Today I attended Rev. Brian Kennaway’s second book launch of his ‘The Orange Order: A tradition betrayed.’ The venue was An Culturlann, on the Falls Road, and the event a part of the Feile an Phobail, which is now in full swing.

The chairperson for the occasion was leading republican, Sean Murray, and Roy Garland was the guest speaker before the packed audience.

I must say I found the event very informative and refreshing, with both Garland and Kennaway using the occasion to explain their views of the Order: its history, current difficulties, personal experiences and desires. It was not a question and answer session, which did detract from the event somewhat, but nonetheless it was a positive development for which Sean Murray and the Feile organisers deserve credit. Rev. Kennaway will also regard it positively, not least because his book sold like hotcakes in the mainly republican audience, for which he showed his gratitude by providing signings as compensation for parting with £15.

One interesting aspect of the event was the use of an Orange bannerette as a backdrop (not the real one, rather a Power Point illustration, as Sean Murray explained that his efforts to secure the real bannerette for the occasion proved ultimately futile.)

The bannerette belonged to the ‘Broadway Defenders’ and it included a large illustration of the Broadway Presbyterian Church, which is now of course An Culturlann McAdam O’Fiach (so named after the Presbyterian McAdam and Catholic Cardinal O’Fiach, both renowned Irish language enthusiasts.) Roy Garland told how he once took part in the parade up Broadway and onto the Falls Road to this very venue, although that procession ceased some time in the late 1960s.

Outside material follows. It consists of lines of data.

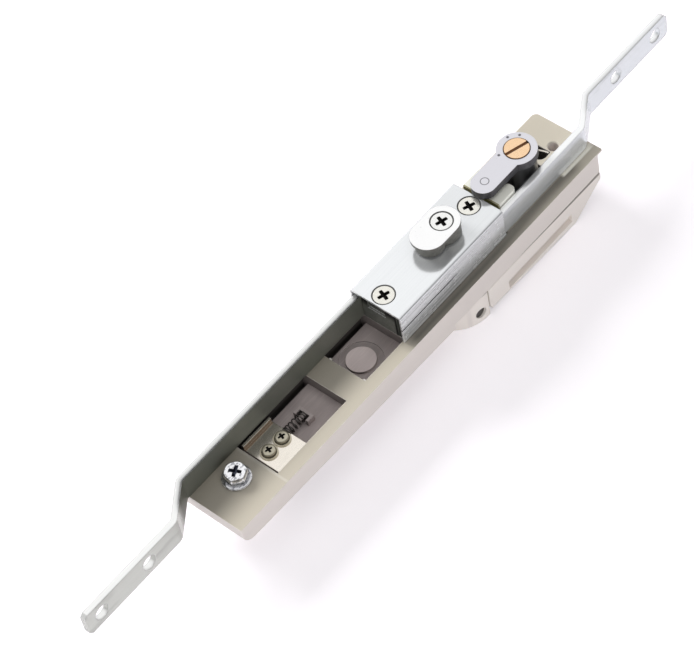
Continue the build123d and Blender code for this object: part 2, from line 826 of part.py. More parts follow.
# Bowed leaf spring that stands in the pocket beside the barrel
with BuildPart() as cylinder_keeper:
    with BuildSketch(Plane.XY.offset(-bay_floor)):
        with BuildLine():
            ThreePointArc(
                (keeper_end_x - keeper_lean, pocket_high_y - keeper_end_gap),
                (keeper_end_x - keeper_lean / 2 + keeper_bow, (pocket_low_y + pocket_high_y) / 2),
                (keeper_end_x, pocket_low_y + keeper_end_gap),
            )
        trace(line_width=keeper_thickness)
    extrude(amount=bay_floor + keeper_top)
export(cylinder_keeper, "cylinder_keeper")

# Plug that the key turns, square at the cam
with BuildPart() as lock_plug:
    plug_top = key_cam_bottom - cam_gap
    column(cylinder_x, 0, barrel_bottom, plug_top, plug_radius)
    square_column(square_side, plug_top, brass_bottom - cam_gap, x=cylinder_x)
    column(cylinder_x, 0, 0, brass_bottom, small_screw_radius + thread_play, Mode.SUBTRACT)
    block_between(
        (cylinder_x - key_slot_height / 2, -key_slot_width / 2, barrel_bottom),
        (cylinder_x + key_slot_height / 2, key_slot_width / 2, barrel_bottom + key_slot_depth / 2),
        Mode.SUBTRACT,
    )
export(lock_plug, "lock_plug")

# Cam of the key cylinder: a disc with a round-ended arm
with BuildPart() as key_cam:
    with BuildSketch(Plane.XY.offset(key_cam_bottom)):
        with Locations((cylinder_x, 0)):
            Circle(key_cam_radius)
        rectangle_between(
            (cylinder_x - key_arm_reach, -key_arm_half_width),
            (cylinder_x, key_arm_half_width),
        )
        with Locations((cylinder_x - key_arm_reach, 0)):
            Circle(key_arm_half_width)
    extrude(amount=key_cam_thickness)
    square_column(square_side + 2 * square_clearance, key_cam_bottom, brass_bottom, Mode.SUBTRACT, cylinder_x)
    column(cylinder_x, 0, brass_bottom, key_cam_top, brass_radius + gear_room, Mode.SUBTRACT)
export(key_cam, "key_cam")

# Slotted brass screw that holds the cam on the plug
with BuildPart() as brass_screw:
    column(cylinder_x, 0, brass_bottom, brass_bottom + brass_height, brass_radius)
    column(cylinder_x, 0, slide_gap, brass_bottom, small_screw_radius)
    with Locations(Location((cylinder_x, 0, brass_bottom + brass_height), (0, 0, brass_slot_turn))):
        Box(2 * key_cam_radius, brass_slot, brass_height, mode=Mode.SUBTRACT)
export(brass_screw, "brass_screw")

# Thumb button of the release slide, on the front of the base, with the neck through the floor
with BuildPart() as release_button:
    button_middle = slide_screw_left + (neck_length / 2)
    button_z = -front_depth(button_middle + button_length) - button_gap
    block_between(
        (button_middle - button_length / 2, slide_y - button_half_width, button_z - button_thickness),
        (button_middle + button_length / 2, slide_y + button_half_width, button_z),
    )
    fillet(release_button.edges().filter_by(Axis.Z), button_corner)
    groove_pitch = button_length / (button_grooves + 1)
    with BuildSketch(Plane.XZ.offset(-slide_y)):
        with Locations((button_middle, button_z - button_thickness)):
            with GridLocations(groove_pitch, 0, button_grooves, 1):
                Circle(groove_pitch / 4)
    extrude(amount=button_half_width, both=True, mode=Mode.SUBTRACT)
    block_between(
        (neck_left, slide_y - neck_half_width, button_z),
        (neck_right, slide_y + neck_half_width, slide_plate_bottom),
    )
    column(slide_screw_left, slide_y, button_z, slide_plate_bottom, small_screw_radius + thread_play, Mode.SUBTRACT)
export(release_button, "release_button")

# Block behind the slide's plate that the spring pushes on
with BuildPart() as spring_follower:
    block_between(
        (follower_left, slide_y - follower_half_width, -recess_depth + gear_room),
        (follower_right, slide_y + follower_half_width, slide_plate_bottom),
    )
    follower_screw = slide_screw_left + slide_screw_spacing
    column(
        follower_screw,
        slide_y,
        -recess_depth,
        slide_plate_bottom,
        small_screw_radius + thread_play,
        Mode.SUBTRACT,
    )
export(spring_follower, "spring_follower")

# Plate of the release slide, with one edge turned up
with BuildPart() as slide_plate:
    plate_high_y = slide_y + slide_plate_half_width
    block_between(
        (slide_plate_left, slide_y - slide_plate_half_width, slide_plate_bottom),
        (slide_plate_right, plate_high_y, slide_plate_top),
    )
    block_between(
        (slide_plate_left, plate_high_y - slide_plate_thickness, slide_plate_bottom),
        (slide_plate_right, plate_high_y, slide_plate_top + slide_lip),
    )
    for screw_x in (slide_screw_left, follower_screw):
        column(
            screw_x,
            slide_y,
            slide_plate_bottom,
            slide_plate_top,
            small_screw_radius + 2 * thread_play,
            Mode.SUBTRACT,
        )
export(slide_plate, "slide_plate")

# Washers and pan head screws of the release slide
with BuildPart() as slide_washers:
    for screw_x in (slide_screw_left, follower_screw):
        column(screw_x, slide_y, slide_plate_top, slide_plate_top + washer_thickness, washer_radius)
        column(
            screw_x,
            slide_y,
            slide_plate_top,
            slide_plate_top + washer_thickness,
            small_screw_radius + 2 * thread_play,
            Mode.SUBTRACT,
        )
export(slide_washers, "slide_washers")

with BuildPart() as slide_screws:
    head_low = slide_plate_top + washer_thickness
    head_high = head_low + small_screw_head_height
    for screw_x in (slide_screw_left, follower_screw):
        column(screw_x, slide_y, head_low, head_high, small_screw_head)
    fillet(slide_screws.edges().group_by(Axis.Z)[-1], small_screw_head_height / 2)
    for screw_x in (slide_screw_left, follower_screw):
        column(screw_x, slide_y, -recess_depth + gear_room, head_low, small_screw_radius)
        cross_recess(screw_x, slide_y, head_high, small_cross, small_cross_width, small_screw_head_height / 2)
export(slide_screws, "slide_screws")


def coil_point(angle, start_x, pitch):
    """A point of the spring's centre line and its direction, after turning by this angle."""
    rise = pitch / (2 * pi)
    place = Vector(
        start_x + rise * angle,
        spring_y + spring_radius * cos(angle),
        spring_z + spring_radius * sin(angle),
    )
    return place, Vector(rise, -spring_radius * sin(angle), spring_radius * cos(angle)).normalized()


def biarc(start, end):
    """Two arcs that join smoothly, from one point and direction to the next."""
    (p0, t0), (p1, t1) = start, end
    span = p1 - p0
    both = t0 + t1
    across = 2 * (1 - t0.dot(t1))
    reach = (-span.dot(both) + sqrt(span.dot(both) ** 2 + across * span.dot(span))) / across
    joint = (p0 + t0 * reach + p1 - t1 * reach) * 0.5
    first = TangentArc(p0, joint, tangent=t0)
    TangentArc(joint, p1, tangent=first % 1)


# Return spring of the release slide: one wire, straight for its own thickness at each end
with BuildPart() as slide_spring:
    lead = radians(spring_lead_turn)
    coil_start = follower_right + spring_wire + spring_lead_rise
    coil_length = spring_seat_x - follower_right - 2 * (spring_wire + spring_lead_rise)
    coil_angle = 2 * pi * spring_turns - lead * 2
    coil_pitch = coil_length / (coil_angle / (2 * pi))
    steps = 4 * spring_turns
    stations = [coil_point(coil_angle * step / steps, coil_start, coil_pitch) for step in range(steps + 1)]
    along = Vector(1, 0, 0)
    first_y = spring_y + spring_radius * cos(-lead)
    first_z = spring_z + spring_radius * sin(-lead)
    last_y = spring_y + spring_radius * cos(coil_angle + lead)
    last_z = spring_z + spring_radius * sin(coil_angle + lead)
    first_bend = (Vector(follower_right + spring_wire, first_y, first_z), along)
    last_bend = (Vector(spring_seat_x - spring_wire, last_y, last_z), along)
    with BuildLine() as wire_path:
        Line((follower_right, first_y, first_z), first_bend[0])
        for here, there in zip([first_bend] + stations, stations + [last_bend]):
            biarc(here, there)
        Line(last_bend[0], (spring_seat_x, last_y, last_z))
    with BuildSketch(Plane(origin=(follower_right, first_y, first_z), z_dir=(1, 0, 0))):
        Circle(spring_wire / 2)
    sweep(path=wire_path.wires()[0])
export(slide_spring, "slide_spring")


def least_gap(points, wire):
    """The least clear distance of a wire to itself, over points more than half a turn apart."""
    apart = int(len(points) / (2 * spring_turns))
    nearest = min(
        (points[i] - points[j]).length for i in range(len(points)) for j in range(i + apart, len(points))
    )
    return nearest - wire


spring_line = wire_path.wires()[0]
spring_points = [spring_line @ (step / spring_samples) for step in range(spring_samples + 1)]
print("spring: least gap to itself, mm", round(least_gap(spring_points, spring_wire), 2))
spring_volume = pi * (spring_wire / 2) ** 2 * spring_line.length
print("spring: volume over section times length", round(slide_spring.part.volume / spring_volume, 4))

# Hexagon of the mounting screw, its top edge turned to a cone
screw_top = flange_screw_rim + hex_height
with BuildPart() as hexagon:
    with BuildSketch(Plane.XY.offset(flange_screw_rim)):
        RegularPolygon(hex_across_flats / 2, 6, major_radius=False, rotation=hex_turn)
    extrude(amount=hex_height)
    with BuildSketch(Plane.XZ):
        Polygon(
            (0, flange_screw_rim),
            (hex_corner_radius, flange_screw_rim),
            (hex_corner_radius, screw_top - hex_chamfer_height),
            (hex_across_flats / 2, screw_top),
            (0, screw_top),
            align=None,
        )
    revolve(axis=Axis.Z, mode=Mode.INTERSECT)

# Flanged mounting screw at the left end of the base
with BuildPart() as mounting_screw:
    column(mounting_x_left, 0, 0, flange_screw_rim, flange_screw_radius)
    fillet(mounting_screw.edges().group_by(Axis.Z)[-1], flange_screw_rim / 2)
    with Locations((mounting_x_left, 0, 0)):
        add(hexagon.part)
    column(mounting_x_left, 0, -mounting_hole_depth + gear_room, 0, mounting_hole_radius - thread_play)
    cross_recess(mounting_x_left, 0, screw_top, cross_length, cross_width, cross_depth, mounting_cross_turn)
export(mounting_screw, "mounting_screw")

print("rod stroke for the full turn, mm", round(rod_stroke, 3))
print("pitch radius of the pinion, mm", pitch_radius)
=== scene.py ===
# %% [markdown]
# # Two point rod lock, seen from the back
#
# A lift-and-turn handle lock for a cabinet door lies on its front. The CAD model
# already has the right shapes in the right places, so this lesson dresses it: real
# finishes for the lacquered casting, the zinc plated steel and the tumbled zinc
# cams, and finer pieces where a screw or a spring is seen from close by.
# Everything is in metres, in the frame of the CAD model.

import math

import bpy
import numpy as np
from mathutils import Matrix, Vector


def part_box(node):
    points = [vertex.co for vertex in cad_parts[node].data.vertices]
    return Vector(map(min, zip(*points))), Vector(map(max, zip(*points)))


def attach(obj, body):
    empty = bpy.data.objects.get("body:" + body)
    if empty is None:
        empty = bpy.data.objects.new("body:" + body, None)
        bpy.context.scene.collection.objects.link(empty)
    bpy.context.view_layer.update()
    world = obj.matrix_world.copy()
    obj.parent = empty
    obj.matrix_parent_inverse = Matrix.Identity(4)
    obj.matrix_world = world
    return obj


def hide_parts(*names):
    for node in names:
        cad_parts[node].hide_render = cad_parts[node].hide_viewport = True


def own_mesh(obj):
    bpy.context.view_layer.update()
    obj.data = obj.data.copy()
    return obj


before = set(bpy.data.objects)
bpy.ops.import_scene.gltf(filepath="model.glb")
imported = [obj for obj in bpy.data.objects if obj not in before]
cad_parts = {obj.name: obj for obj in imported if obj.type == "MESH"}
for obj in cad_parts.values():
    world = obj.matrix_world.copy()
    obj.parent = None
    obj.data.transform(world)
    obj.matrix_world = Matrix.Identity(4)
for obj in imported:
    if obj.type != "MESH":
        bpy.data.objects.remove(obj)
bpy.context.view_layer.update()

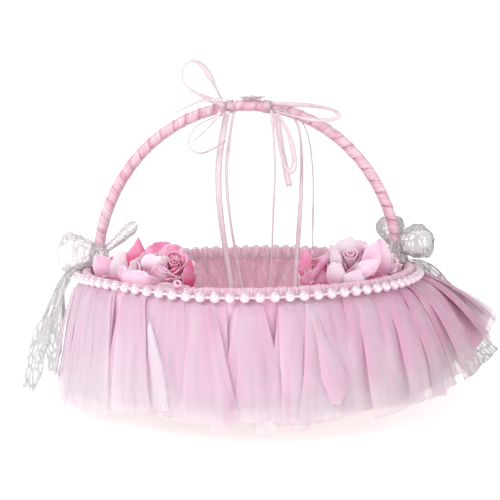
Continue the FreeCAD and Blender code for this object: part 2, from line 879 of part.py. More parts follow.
def make_lace_bows():
    """Lace bow round each foot of the handle."""
    parts = {}
    for name, position in (("left", lace_level), ("right", arch_length - lace_level)):
        parts["lace_" + name + "_knot"] = [collar(position, lace_turn, lace_wall)]
    parts["lace_left_loop_outer"] = [
        lace_loop(
            -1,
            [(5.7, -3, 6.7), (13.1, -5, 17.2), (22.1, -6, 19.2), (25.1, -6, 11.2), (18.1, -5, 3.7),
             (5.8, -4, 2.8)],
            [7, 20, 28, 28, 20, 7],
        )
    ]
    parts["lace_left_loop_inner"] = [
        lace_loop(
            -1,
            [(-5.7, 1, 7.7), (-13.9, 1, 20.2), (-20.9, 1, 27.7), (-24.4, 1, 21.7), (-17.9, 1, 11.2),
             (-5.8, 1, 3.7)],
            [6, 12, 17, 17, 12, 6],
        )
    ]
    parts["lace_left_tail_front"] = [
        lace_tail(
            -1,
            [(6.3, -7, 0.0), (18.6, -9, 0.012), (27.1, -13, 0.23), (37.1, -18, 0.593), (45.1, -20, 1.0)],
            [7, 11, 17, 20, 18], [0, 5, 40, 62, 62],
        )
    ]
    parts["lace_left_tail_back"] = [
        lace_tail(
            -1,
            [(6.5, 5, 0.0), (18.6, 7, 0.012), (28.1, 12, 0.255), (34.1, 17, 0.569), (39.1, 20, 0.954)],
            [7, 10, 15, 17, 16], [0, 5, 35, 50, 50],
        )
    ]
    parts["lace_right_loop_outer"] = [
        lace_loop(
            1,
            [(5.7, -3, 7.7), (10.1, -5, 20.2), (17.1, -6, 25.2), (21.6, -6, 17.2), (18.1, -5, 6.2),
             (5.8, -4, 2.8)],
            [7, 20, 28, 28, 20, 7],
        )
    ]
    parts["lace_right_loop_inner"] = [
        lace_loop(
            1,
            [(-1.4, 8.6, 5.7), (-8.9, 12.6, 16.2), (-8.9, 13.4, 26.2), (-1.9, 13.4, 30.2),
             (4.6, 13, 22.2), (2.5, 8.6, 7.2)],
            [7, 12, 15, 15, 12, 7],
        )
    ]
    parts["lace_right_tail"] = [
        lace_tail(
            1,
            [(6.3, 5, 0.0), (18.6, 8, 0.012), (32.1, 14, 0.207), (47.1, 21, 0.508), (59.1, 27, 0.786),
             (63.1, 29, 0.984)],
            [7, 10, 15, 19, 20, 17], [0, 5, 35, 50, 50, 50],
        )
    ]
    return parts


def knot_centre(x):
    """Middle of the tied knot in front of the wrapped handle, at a given X on its top."""
    depth = wrap_high + 2 * ribbon_play + ribbon_thick + knot_depth / 2
    return V(x, -depth, arch_at(arch_distance(x))[0].z)


def ribbon_loop(x, points, widths, lean):
    """Loop of a ribbon bow: points to the right, to the back and up from its knot."""
    centre = knot_centre(x)
    line = [centre + V(*p) for p in points]
    return bow_loop(line, widths, [lean, lean], ribbon_thick)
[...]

Brian Kennaway’s speech was interesting because he clearly remains a very committed Orangeman, proud of its history and passionate about reforming it to more honestly reflect what he claims are its religious- as opposed to political- roots. He also, very cleverly, employed the language of the 1916 Proclamation in his desire to not only reach out to his republican audience, but also to show how the rhetoric employed by republicans historically has often mirrored that of Orangeism.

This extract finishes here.